Prior to writing Flash and Bones, I had only passing knowledge of auto racing, having attended one event way back in the gray dawn of history. But almost every Charlottean knows a player in the game—be it a team owner, a mechanic, a sponsor, or a driver. It’s hard not to get caught up in the excitement each May and October when hundreds of thousands converge on our burg for big races. Like Daytona or Darlington, Charlotte is an epicenter for the sport. And, as Tempe explains in the book, stock car racing originated with bootlegging in the Carolina mountains during Prohibition.

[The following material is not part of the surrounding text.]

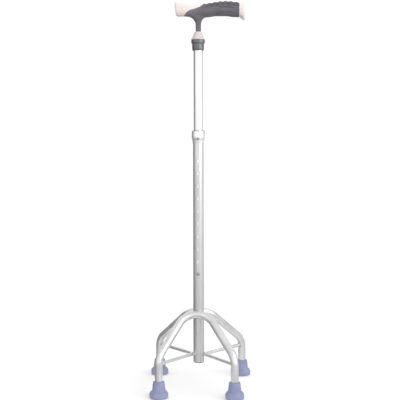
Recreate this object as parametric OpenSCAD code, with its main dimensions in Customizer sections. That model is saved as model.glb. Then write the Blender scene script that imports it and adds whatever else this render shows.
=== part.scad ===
// Quad walking cane: a telescoping pole with an offset ergonomic handle on a welded four-legged base.
// Units are millimetres, +Z up, the floor at Z = 0, the pole on the Z axis and the front of the base on -Y.
// The cane stands at its lowest height setting with the snap button in the lowest hole.

/* [Height setting] */
// Height of the lowest adjustment hole above the floor
hole_z = 231.5; // [200:1:260]
// Spacing of the adjustment holes
hole_pitch = 25.4; // [20:0.1:30]
// Number of adjustment holes
hole_count = 10; // [4:1:12]
// Diameter of each adjustment hole
hole_d = 7; // [5:0.5:9]

/* [Pole] */
// Outer diameter of the lower tube
lower_d = 22.2; // [20:0.1:28]
// Wall of the lower tube
lower_wall = 1.3; // [1:0.1:2]
// Outer diameter of the upper tube
upper_d = 19; // [16:0.1:22]
// Wall of the upper tube
upper_wall = 1.2; // [1:0.1:2]
// Height of the lower end of the pole
pole_foot_z = 49.2; // [40:0.1:80]
// Height of the top end of the lower tube
lower_top_z = 509; // [480:1:520]
// Lower end of the upper tube
upper_foot_z = 196.5; // [180:1:200]
// Top end of the upper tube
upper_top_z = 699; // [680:1:720]
// Outer diameter of the guide collar
collar_d = 27.4; // [25:0.2:32]

/* [Base] */
// Diameter of the leg tubes
leg_d = 15.5; // [12:0.5:20]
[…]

I ended up writing NASCAR into the novel because of my longtime friend Barry Byrd, himself a huge racing enthusiast. Each time I began a new Temperance Brennan novel Barry would suggest that NASCAR would provide a rich background for a story. I finally realized he was right. Barry offered to introduce me to Jimmy Johnson and his team, to take me to the track, to include me with the gang attending the All-Star Race and the Coca-Cola 600.

Barry followed through on his promises. I met track owners and managers, sports journalists, pit crew chiefs, and fans who had driven their Winnebagos from Portland, Houston, Teaneck, and Nashville. Thanks to Barry and the Smith family I enjoyed a top to bottom tour of the Charlotte Motor Speedway. My fascination with the adjacent landfill was, I fear, a source of some dismay.

2. Flash and Bones takes place entirely in Tempe Brennan’s hometown of Charlotte. Spider Bones, on the other hand, begins in Montreal, where Tempe occasionally works, then moves to Hawaii. Other books have taken Tempe to Chicago, Israel, and Guatemala. How do you decide where to set your next novel? In what city do you spend most of your own time these days?

Setting is a living, breathing part of each story I write. When Tempe travels, her destination is always a place that I know well, one in which I have plied my trade or spent time doing research.

I work and live in Charlotte, so Tempe does, too. Like her, I am a commuter, shifting regularly from North Carolina to Quebec, where I consult to the Laboratoire de sciences judiciaires et de médecine légale in Montreal. Yep. I have the mother lode of frequent flier miles.

In Spider Bones Tempe heads to Hawaii to pursue a case for JPAC, the Joint Prisoners of War, Missing in Action Accounting Command, the U.S. military facility dedicated to identifying the remains of servicemen and -women who have died far from home. Easy choice. I consulted for this lab for many years.

In Grave Secrets Tempe exhumes a mass grave in Guatemala. In the year 2000 I was invited to do the same by the Guatemalan Foundation for Forensic Anthropology.